I believe we can answer yes/no questions but tarot is kind of chatty. sometimes it will be direct but most times it wants to tell a story. I tend to read them like a story.
 

Sulis

Tarot cards like to chat ABOUT things, not say yes or no. If a client really insists, I'll pull a couple of cards for what is likely if they choose yes, and another couple of what is likely for if they choose no, then let them make the decision in the light of the cards' chat around those two options.

Other things work better, like pendulums or even tossed coins. If you want a Tarotically inclined coin-toss, take your Ace Pentacles (coins) and flick it high in the air above the table, using your fingertips to put some spin on it. If it lands face-up, it's a yes. If it lands face-down, it's a no.

This completely.

Tarot is descriptive, it mirrors a situation back at you so that you can see it from new and different perspectives. It shows you what has happened and how that affects the present and what is happening now and how that will affect the future.

I think to get the best from the something you have to work with that thing's strengths and not try to make it do something it's not really very good at. I think that putting a little thought into a question before doing the reading will give you more understandable results whereas asking a question that needs a yes or no answer will leave you with loads of guess work.
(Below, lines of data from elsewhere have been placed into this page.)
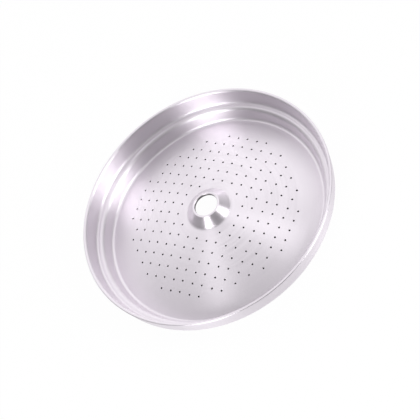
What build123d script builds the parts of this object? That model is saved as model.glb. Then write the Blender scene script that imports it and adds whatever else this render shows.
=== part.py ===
from build123d import *
import os
from math import cos, hypot, radians, sin, sqrt, tan

# Shower sieve of an espresso machine's brewing group, drawn and pierced from one steel sheet.
# The open side faces up, as it does in the machine, and the foot ring under the trough rests on z = 0.

sheet = 0.8                     # thickness of the stainless sheet

# Rim, from the outside in
rim_diameter = 60.8             # outside, at the top of the skirt
skirt_height = 4.5              # from the ledge's outer bend up to the rim
skirt_draft = 10.8              # degrees that the skirt opens towards the rim
ledge_width = 1.38              # along the ledge, from bend to bend
ledge_slope = 6.0               # degrees that the ledge falls outward
wall_height = 3.05              # from the foot ring up to the ledge's inner bend
wall_slope = 62.0               # degrees of the wall between the trough and the ledge
foot_width = 0.6                # flat ring under the trough, which the sieve stands on
bend_flat = 0.4                 # a tight bend is a narrow flat that starts this far from its corner

# Domed floor
dome_radius = 69.0              # of the hollow ball that the floor is a slice of

# Screw collar, pressed up in the middle
screw_hole = 5.5                # clearance hole of an M5 countersunk screw
countersink_angle = 90.0        # cone of the screw's head
land_width = 0.5                # flat ring on top of the collar
collar_foot = 10.2              # diameter where the collar's cone meets the floor
collar_bend = 1.0               # radius inside the bend round the collar's foot

# Jets, pierced straight through the floor
jet = 0.4                       # across the corners of a jet at the bottom of the floor
jet_taper = 0.2                 # degrees that a jet narrows upward on each side
jet_sides = 6
pitch = 2.5                     # from jet to jet, both ways
bare_middle = 1.2               # from the collar's foot to the nearest jets, at least
bare_border = 4.6               # from the farthest jets to the foot ring, at least
stroke_shift = 0.12             # the second piercing stroke lands this far off, both ways

# Bends of the sheet's middle line, as radius and height, from the rim down to the foot ring
half_sheet = sheet / 2
draft = radians(skirt_draft)
ledge_tilt = radians(ledge_slope)
shoulder_level = half_sheet + wall_height
heel_level = shoulder_level - ledge_width * sin(ledge_tilt)
rim_level = heel_level + skirt_height
rim_radius = rim_diameter / 2 - half_sheet / cos(draft)
heel_radius = rim_radius - skirt_height * tan(draft)
shoulder_radius = heel_radius - ledge_width * cos(ledge_tilt)
foot_outside = shoulder_radius - wall_height / tan(radians(wall_slope))
foot_inside = foot_outside - foot_width

# The floor lies between two balls round this level, and comes down to the foot ring in a mitre
dome_level = half_sheet - sqrt(dome_radius**2 - foot_inside**2)
outer_ball = dome_radius + half_sheet
inner_ball = dome_radius - half_sheet
mitre_below = sqrt(inner_ball**2 - dome_level**2)
mitre_above = sqrt(outer_ball**2 - (sheet - dome_level) ** 2)
mitre_lean = (mitre_above - mitre_below) / sheet

# The collar's cone stands on the floor, one sheet outside the cone of the screw's head
cone_lean = tan(radians(countersink_angle / 2))
cone_gap = sheet / cos(radians(countersink_angle / 2))
collar_radius = collar_foot / 2
collar_level = dome_level + sqrt(dome_radius**2 - collar_radius**2)
land_radius = screw_hole / 2 + land_width
land_level = collar_level + (collar_radius + cone_gap / 2 - land_radius) / cone_lean
cone_foot = land_radius + land_level * cone_lean

# Tools that cut right through the sheet end one sheet above its highest edge
tool_level = max(rim_level, land_level) + sheet
mitre_top = mitre_below + mitre_lean * tool_level
on_ground = (Align.CENTER, Align.CENTER, Align.MIN)

# The punch narrows upward, and one stroke of it stands for one jet
with BuildPart() as punch:
    with BuildSketch():
        RegularPolygon(jet / 2, jet_sides)
    with BuildSketch(Plane.XY.offset(tool_level)):
        RegularPolygon(jet / 2 - tool_level * tan(radians(jet_taper)), jet_sides)
    loft(ruled=True)

# The jets stand in straight rows, and every other row is pierced by the second stroke
nearest = collar_radius + bare_middle
farthest = foot_inside - bare_border
rows = range(-int(farthest / pitch), int(farthest / pitch) + 1)
places = []
for column in rows:
    shift = stroke_shift * (column % 2)
    for row in rows:
        if nearest < pitch * hypot(column, row) < farthest:
            places.append((pitch * column + shift, pitch * row - shift))

with BuildPart() as floor:
    with Locations((0, 0, dome_level)):
        Sphere(outer_ball, rotation=(90, 0, 0))
    Cone(cone_foot, land_radius, land_level, align=on_ground)
    with Locations((0, 0, dome_level)):
        Sphere(inner_ball, rotation=(90, 0, 0), mode=Mode.SUBTRACT)
    Cone(mitre_below, mitre_top, tool_level, align=on_ground, mode=Mode.INTERSECT)
    Cone(cone_foot - cone_gap, land_radius - cone_gap, land_level, align=on_ground, mode=Mode.SUBTRACT)
    Hole(screw_hole / 2)
    circles = floor.edges().filter_by(GeomType.CIRCLE)
    below, above = circles.filter_by(lambda edge: abs(edge.radius - collar_radius) < sheet).group_by(Axis.Z)
    fillet(above, collar_bend)
    fillet(below, collar_bend + sheet)

with BuildPart() as sieve:
    with BuildSketch(Plane.XZ) as section:
        with BuildLine() as sheet_line:
            Polyline(
                (foot_inside - sheet, half_sheet),
                (foot_outside, half_sheet),
                (shoulder_radius, shoulder_level),
                (heel_radius, heel_level),
                (rim_radius + sheet * tan(draft), rim_level + sheet),
            )
            chamfer(sheet_line.vertices(), bend_flat)
        trace(line_width=sheet)

        # The rim is trimmed flat
        with Locations((rim_radius, rim_level)):
            Rectangle(2 * sheet, 2 * sheet, align=(Align.CENTER, Align.MIN), mode=Mode.SUBTRACT)
    revolve(axis=Axis.Z)
    Cone(mitre_below, mitre_top, tool_level, align=on_ground, mode=Mode.SUBTRACT)
    add(floor.part)
    with Locations(places):
        add(punch.part, mode=Mode.SUBTRACT)
sieve.part.label = "shower_sieve"
os.makedirs("parts", exist_ok=True)
export_step(sieve.part, "parts/shower_sieve.step")
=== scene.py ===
# %% [markdown]
# This lesson dresses the shower sieve of an espresso machine. It is one thin stainless
# steel sheet, pierced with a field of small jets and drawn into a shallow dish.
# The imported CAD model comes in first, because it fixes the place and the size of
# everything that follows. All lengths in Blender are metres.

import bpy
from math import atan2, ceil, cos, hypot, pi, radians, sin, sqrt, tan
from mathutils import Matrix, Vector
from mathutils.geometry import delaunay_2d_cdt


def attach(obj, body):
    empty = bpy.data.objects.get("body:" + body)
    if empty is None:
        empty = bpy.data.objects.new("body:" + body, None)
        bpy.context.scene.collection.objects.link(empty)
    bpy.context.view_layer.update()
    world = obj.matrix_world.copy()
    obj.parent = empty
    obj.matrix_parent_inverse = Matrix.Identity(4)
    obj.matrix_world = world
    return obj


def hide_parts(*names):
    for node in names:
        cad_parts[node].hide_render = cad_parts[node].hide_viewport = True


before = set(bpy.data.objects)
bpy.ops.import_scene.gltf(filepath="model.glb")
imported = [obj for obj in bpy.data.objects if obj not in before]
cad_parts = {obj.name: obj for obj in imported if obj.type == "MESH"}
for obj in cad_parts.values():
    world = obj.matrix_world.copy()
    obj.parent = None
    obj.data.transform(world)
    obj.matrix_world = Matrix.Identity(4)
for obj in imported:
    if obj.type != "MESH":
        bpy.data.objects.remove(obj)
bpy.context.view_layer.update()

# %% [markdown]
# The sheet has the same thickness everywhere, so one set of sizes describes the whole dish.
# They repeat the CAD sizes, in millimetres. What the detailed mesh adds are the true round
# bends, which a press can't avoid: the sheet would tear over a sharp corner.

# %% Sizes of the sheet
mm = 0.001
sheet = 0.8
rim_diameter = 60.8
skirt_height = 4.5
skirt_draft = radians(10.8)
ledge_width = 1.38
ledge_slope = radians(6.0)
wall_height = 3.05
wall_slope = radians(62.0)
foot_width = 0.6
dome_radius = 69.0
screw_hole = 5.5
land_width = 0.5
collar_foot = 10.2
collar_bend = 1.0

half_sheet = sheet / 2
shoulder_level = half_sheet + wall_height
heel_level = shoulder_level - ledge_width * sin(ledge_slope)
rim_level = heel_level + skirt_height
rim_radius = rim_diameter / 2 - half_sheet / cos(skirt_draft)
heel_radius = rim_radius - skirt_height * tan(skirt_draft)
shoulder_radius = heel_radius - ledge_width * cos(ledge_slope)
foot_outside = shoulder_radius - wall_height / tan(wall_slope)
foot_inside = foot_outside - foot_width
dome_level = half_sheet - sqrt(dome_radius**2 - foot_inside**2)
upper_ball = dome_radius + half_sheet
lower_ball = dome_radius - half_sheet
print("Top of the dome, mm:", round(dome_level + upper_ball, 3))

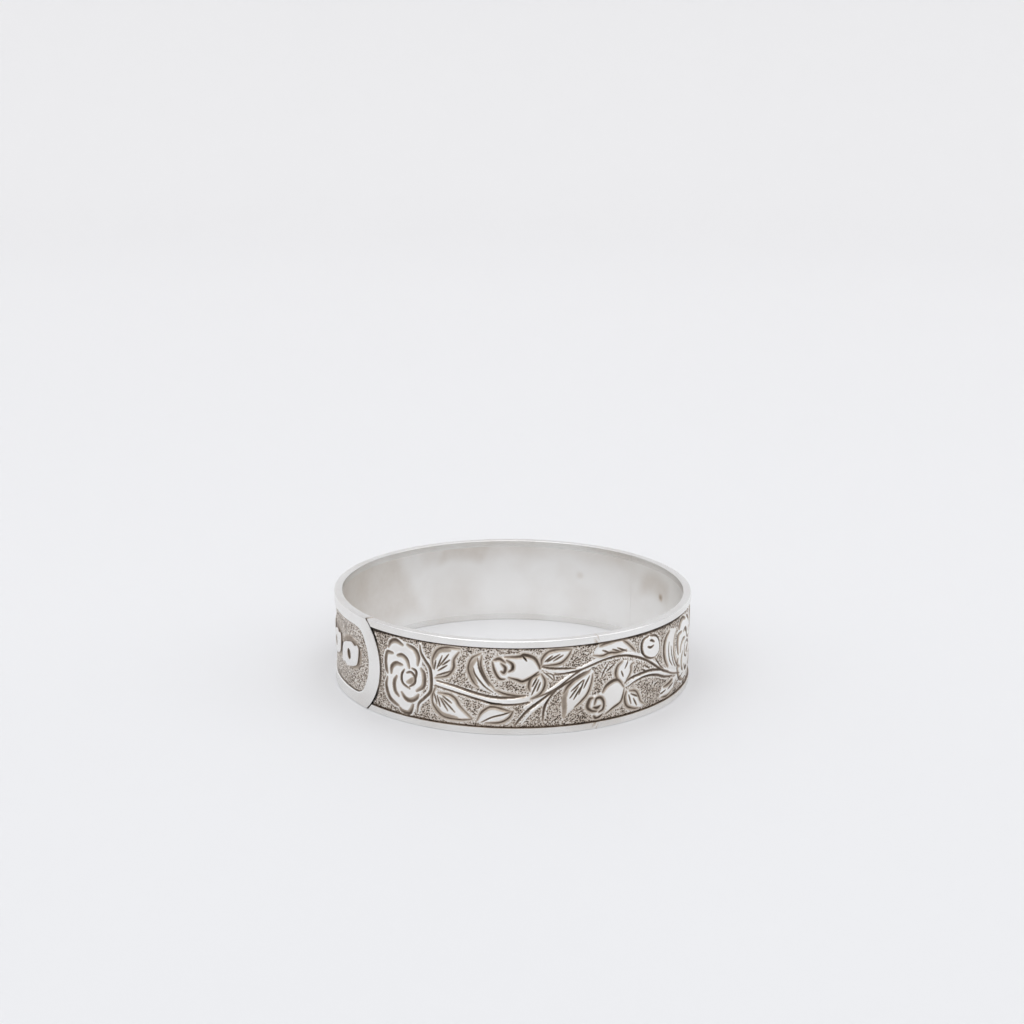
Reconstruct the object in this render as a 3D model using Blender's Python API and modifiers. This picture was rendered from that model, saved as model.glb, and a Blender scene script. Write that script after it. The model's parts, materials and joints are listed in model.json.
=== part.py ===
"""Hinged silver bangle in the form of a buckled belt.

The band is a hollow wall of two thin sheets between solid rims.  It is made in two halves: the belt
half, which carries the buckle and the rounded strap end with its eyelets, and the floral half, which
swings out on a hinge and snaps shut at the strap's tip.

Metres, +Z up.  The origin is the centre of the circle that the band stands on.  Angles are in degrees
round the band: 0 is the front (-Y), 90 is the right (+X).
"""

from math import cos, degrees, pi, radians, sin

import bmesh
import bpy
from mathutils import Matrix, Vector

MM = 0.001

# Band
OUTER_RADIUS = 33.0 * MM
WALL = 1.46 * MM
BAND_HEIGHT = 16.76 * MM
RIM_HEIGHT = 1.25 * MM
RIM_ROUNDING = 0.2 * MM
SHELL_DEPTH = 0.25 * MM
SHELL_SHEET = 0.30 * MM
LINING_SHEET = 0.25 * MM
SHEET_GAP = 0.07 * MM
SEGMENTS = 96

# Joint between the halves: the strap's tip is a round end about a radial axis
HINGE_ANGLE = 132.0
TIP_AXIS_ANGLE = -64.3
TIP_RADIUS = 11.2 * MM
TIP_GAP = 0.30 * MM
SEAM_GAP = 0.10 * MM
TIP_SEGMENTS = 96

# Strap end
STRAP_START_ANGLE = -134.0
FIELD_HALF_HEIGHT = 6.15 * MM
TIP_BORDER = 3.0 * MM
STRAP_PLATE_SHEET = 0.25 * MM
EYELET_FIRST_ANGLE = -62.2
EYELET_PITCH = 14.6
EYELET_COUNT = 5
EYELET_LENGTH = 7.8 * MM
EYELET_HEIGHT = 5.3 * MM
EYELET_SLOT = (1.4 * MM, 1.9 * MM)
EYELET_RELIEF = 0.2 * MM

# Buckle
BUCKLE_ANGLE = -124.0
BUCKLE_LENGTH = 13.6 * MM
BUCKLE_HEIGHT = 14.4 * MM
BUCKLE_CORNER = 2.6 * MM
BUCKLE_BAR_WIDTH = 2.3 * MM
BUCKLE_RISE = 1.05 * MM
CROSSBAR_RADIUS = 0.4 * MM
CROSSBAR_LIFT = 1.0 * MM
COLLAR_RADIUS = 0.75 * MM
PRONG_WIDTH = 1.7 * MM
PRONG_THICKNESS = 0.5 * MM

# Hinge
HINGE_AXIS_RADIUS = OUTER_RADIUS + 0.1 * MM
KNUCKLE_RADIUS = 0.8 * MM
KNUCKLE_BORE = 0.5 * MM
PIN_RADIUS = 0.4 * MM
KNUCKLE_COUNT = 5
KNUCKLE_GAP = 0.15 * MM
SHELL_END = 1.1 * MM
HINGE_SEGMENTS = 20

# Snap catch inside the strap's tip
TONGUE_INNER_RADIUS = 31.97 * MM
TONGUE_SHEET = 0.12 * MM
TONGUE_HALF_WIDTH = 1.9 * MM
TONGUE_END_ANGLE = -53.0
TONGUE_ROOT_ANGLE = -42.4
SPRING_SHEET = 0.12 * MM
SPRING_GAP = 0.06 * MM
SPRING_FLARE = 2.0
SPRING_FREE_ANGLE = -46.1
CATCH_SLOT_RADIUS = 32.34 * MM
PLATE_SHEET = 0.40 * MM

INNER_RADIUS = OUTER_RADIUS - WALL
SHELL_OUTER = OUTER_RADIUS - SHELL_DEPTH
SHELL_INNER = SHELL_OUTER - SHELL_SHEET
LINING_OUTER = INNER_RADIUS + LINING_SHEET
CAVITY = (LINING_OUTER + SHEET_GAP, SHELL_INNER - SHEET_GAP)
MIDDLE = BAND_HEIGHT / 2
SHEET_HALF_HEIGHT = MIDDLE - RIM_HEIGHT - SEAM_GAP
NEAR = OUTER_RADIUS / 2
FAR = 3 * OUTER_RADIUS

SILVER = (0.83, 0.82, 0.80)
SHADED_SILVER = (0.62, 0.60, 0.57)
SPRING_SILVER = (0.70, 0.69, 0.67)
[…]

So if someone asks me a yes / no question I discuss it with them and reword the question to try to get them an answer that's useful to them.
 

nisaba

After all, consider this hypothetical client.

He comes in and says he thinks he's met Miss Wright, and will he marry her. A yes/no question.

Now, the marriage could go two ways: they could be blissful together, or after the first honeymoon period wears off, they might be totally miserable together. But he hasn't asked that. He's asked if he will marry her.

If he's going to marry her, the cards (or pendulum, or coin-toss) will tell you "yes" to a pure yes/no. But it won't fill in that they may spend a totally miserable lifetime together, both of them missing out on opportunities to be happy.

Or if he's not going to marry her, the yes/no answer would be no. But if he doesn't marry her, has he missed out on the right girl, the girl he could have loved deeply and enjoyed living with for the rest of his life?

I can't think of a single yes/no question that isn't poorly framed to give you the information you *really* need.
 

tarotbear

Although I agree with most of the above, nisaba and Sulis say it best- Tarot is 'chatty' - wants to tell you about what led up to this point and what will happen after this point, and give you a few pointers along the way.

Although I am sure the yes/no aspect is very definate in some of the cards, 'YES/NO' does not have a compontent of what led up, will come after, or have pointers attached to it. It is like having a chandelier in your dining room but only putting one light bulb in it to save on your electric bills. Why not use a one-bulb table lamp instead? :D
 

Amanda

nisaba, Sulis, and tarotbear are right. If you aren't prepared and don't know tarot well enough (you said you just started not long ago?) then yes/no questions are going to be extremely difficult. It's far, far easier to just avoid them altogether, and a big pain in the butt to try to figure out how they are working for you. But then, if you are the type who likes to push the limits and experience new learning by trial and error, you just might succeed with them in your own way- I believe that I have.

A woman asked me, "Will he contact me?" And the cards told me "No, because he doesn't want anything to do with you or the child you share." I got all kinds of details that were correct to the situation (like the guy's father was telling him to step up and be a man) from the yes/no spread that I was using. It's all how you work it. And so she got mad and contacted him. Was I/tarot wrong? Nope. When she contacted him, he yelled at her and told her to leave him alone- she was crazy, she was *this, she was *that... blah blah blah. It was quite obvious he didn't want to own up to that kid. I'm pretty sure he was never planning on contacting her. But they did have contact because she initiated it and her response to me before contacting him was along the lines of "I can't believe we will never have contact again" and I said "I didn't say you would never have contact again, I said that he wouldn't be contacting you", and so you see, she didn't ask me the question she really intended to know which would have been "Will we have contact again?" and that is the problem with yes/no questions... the people behind them. Tarot will most definitely split hairs and answer the exact question you ask of it, so it's important to get the question right from the start because yes/no questions leave very little room for one to mess up. That's probably why others don't like them so much; yes/no questions leave very little room for cushion-of-error on the reader's part without a round-a-bout story to fluff things up and it's much more difficult to be exactly right.

But I like the challenge. Maybe you will too.